**DO THIS**
Return only the lines running from the line that holds "Reconstruct the object" to the line that holds "SKIRT_FLOOR_GAP = 0.004", including both.

(Modeling code records)
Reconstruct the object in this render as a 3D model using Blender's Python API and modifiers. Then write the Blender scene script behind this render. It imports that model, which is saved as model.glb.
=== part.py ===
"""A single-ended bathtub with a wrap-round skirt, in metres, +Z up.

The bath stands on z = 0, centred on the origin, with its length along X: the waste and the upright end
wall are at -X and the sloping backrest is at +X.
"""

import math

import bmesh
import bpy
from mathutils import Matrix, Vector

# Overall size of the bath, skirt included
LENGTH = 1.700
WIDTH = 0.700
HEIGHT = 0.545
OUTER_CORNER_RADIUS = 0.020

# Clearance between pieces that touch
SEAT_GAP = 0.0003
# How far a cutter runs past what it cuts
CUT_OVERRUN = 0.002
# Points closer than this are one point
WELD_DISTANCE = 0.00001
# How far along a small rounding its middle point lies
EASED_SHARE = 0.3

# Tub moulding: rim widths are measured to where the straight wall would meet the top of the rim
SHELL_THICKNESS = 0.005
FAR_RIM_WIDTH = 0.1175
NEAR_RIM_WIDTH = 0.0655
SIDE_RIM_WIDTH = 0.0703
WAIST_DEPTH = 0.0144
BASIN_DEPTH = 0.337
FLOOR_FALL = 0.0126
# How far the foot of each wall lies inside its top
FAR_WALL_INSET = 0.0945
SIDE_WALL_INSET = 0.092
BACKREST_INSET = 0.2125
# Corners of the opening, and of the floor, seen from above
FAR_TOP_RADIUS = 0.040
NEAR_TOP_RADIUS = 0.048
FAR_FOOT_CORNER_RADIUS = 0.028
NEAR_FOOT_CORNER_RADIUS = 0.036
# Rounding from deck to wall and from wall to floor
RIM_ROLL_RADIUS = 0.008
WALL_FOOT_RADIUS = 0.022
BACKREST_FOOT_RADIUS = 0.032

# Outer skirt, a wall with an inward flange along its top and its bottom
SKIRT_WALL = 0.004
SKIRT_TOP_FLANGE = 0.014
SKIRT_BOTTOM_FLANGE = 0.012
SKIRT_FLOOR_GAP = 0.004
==
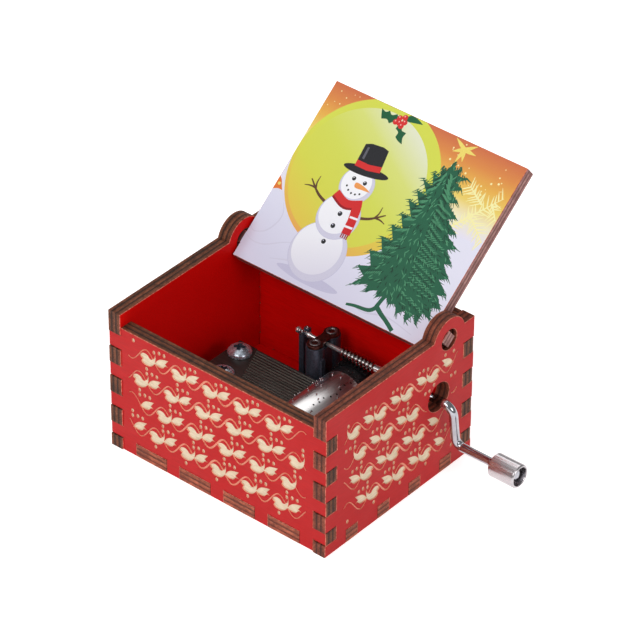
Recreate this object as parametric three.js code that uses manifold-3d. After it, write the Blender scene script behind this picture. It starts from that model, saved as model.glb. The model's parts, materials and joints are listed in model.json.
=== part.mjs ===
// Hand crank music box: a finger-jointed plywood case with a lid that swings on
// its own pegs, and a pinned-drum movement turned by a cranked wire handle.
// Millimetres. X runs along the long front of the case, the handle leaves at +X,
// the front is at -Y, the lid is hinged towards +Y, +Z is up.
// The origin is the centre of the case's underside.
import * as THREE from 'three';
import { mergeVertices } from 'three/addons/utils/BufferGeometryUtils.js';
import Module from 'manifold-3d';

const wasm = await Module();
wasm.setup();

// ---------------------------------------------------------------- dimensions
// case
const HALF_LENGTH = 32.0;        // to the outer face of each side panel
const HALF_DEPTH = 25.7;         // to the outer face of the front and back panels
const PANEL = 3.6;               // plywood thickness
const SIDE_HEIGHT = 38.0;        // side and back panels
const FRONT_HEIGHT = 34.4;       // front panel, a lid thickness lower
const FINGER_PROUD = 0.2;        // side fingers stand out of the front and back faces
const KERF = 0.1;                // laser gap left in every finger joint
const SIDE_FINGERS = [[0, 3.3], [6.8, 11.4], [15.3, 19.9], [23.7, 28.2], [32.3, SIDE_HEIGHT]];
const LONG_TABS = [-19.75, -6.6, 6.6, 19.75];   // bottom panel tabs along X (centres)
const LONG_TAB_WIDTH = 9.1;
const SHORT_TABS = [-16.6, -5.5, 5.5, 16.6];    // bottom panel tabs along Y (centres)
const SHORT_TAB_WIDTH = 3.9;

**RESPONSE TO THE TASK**
Reconstruct the object in this render as a 3D model using Blender's Python API and modifiers. Then write the Blender scene script behind this render. It imports that model, which is saved as model.glb.
=== part.py ===
"""A single-ended bathtub with a wrap-round skirt, in metres, +Z up.

The bath stands on z = 0, centred on the origin, with its length along X: the waste and the upright end
wall are at -X and the sloping backrest is at +X.
"""

import math

import bmesh
import bpy
from mathutils import Matrix, Vector

# Overall size of the bath, skirt included
LENGTH = 1.700
WIDTH = 0.700
HEIGHT = 0.545
OUTER_CORNER_RADIUS = 0.020

# Clearance between pieces that touch
SEAT_GAP = 0.0003
# How far a cutter runs past what it cuts
CUT_OVERRUN = 0.002
# Points closer than this are one point
WELD_DISTANCE = 0.00001
# How far along a small rounding its middle point lies
EASED_SHARE = 0.3

# Tub moulding: rim widths are measured to where the straight wall would meet the top of the rim
SHELL_THICKNESS = 0.005
FAR_RIM_WIDTH = 0.1175
NEAR_RIM_WIDTH = 0.0655
SIDE_RIM_WIDTH = 0.0703
WAIST_DEPTH = 0.0144
BASIN_DEPTH = 0.337
FLOOR_FALL = 0.0126
# How far the foot of each wall lies inside its top
FAR_WALL_INSET = 0.0945
SIDE_WALL_INSET = 0.092
BACKREST_INSET = 0.2125
# Corners of the opening, and of the floor, seen from above
FAR_TOP_RADIUS = 0.040
NEAR_TOP_RADIUS = 0.048
FAR_FOOT_CORNER_RADIUS = 0.028
NEAR_FOOT_CORNER_RADIUS = 0.036
# Rounding from deck to wall and from wall to floor
RIM_ROLL_RADIUS = 0.008
WALL_FOOT_RADIUS = 0.022
BACKREST_FOOT_RADIUS = 0.032

# Outer skirt, a wall with an inward flange along its top and its bottom
SKIRT_WALL = 0.004
SKIRT_TOP_FLANGE = 0.014
SKIRT_BOTTOM_FLANGE = 0.012
SKIRT_FLOOR_GAP = 0.004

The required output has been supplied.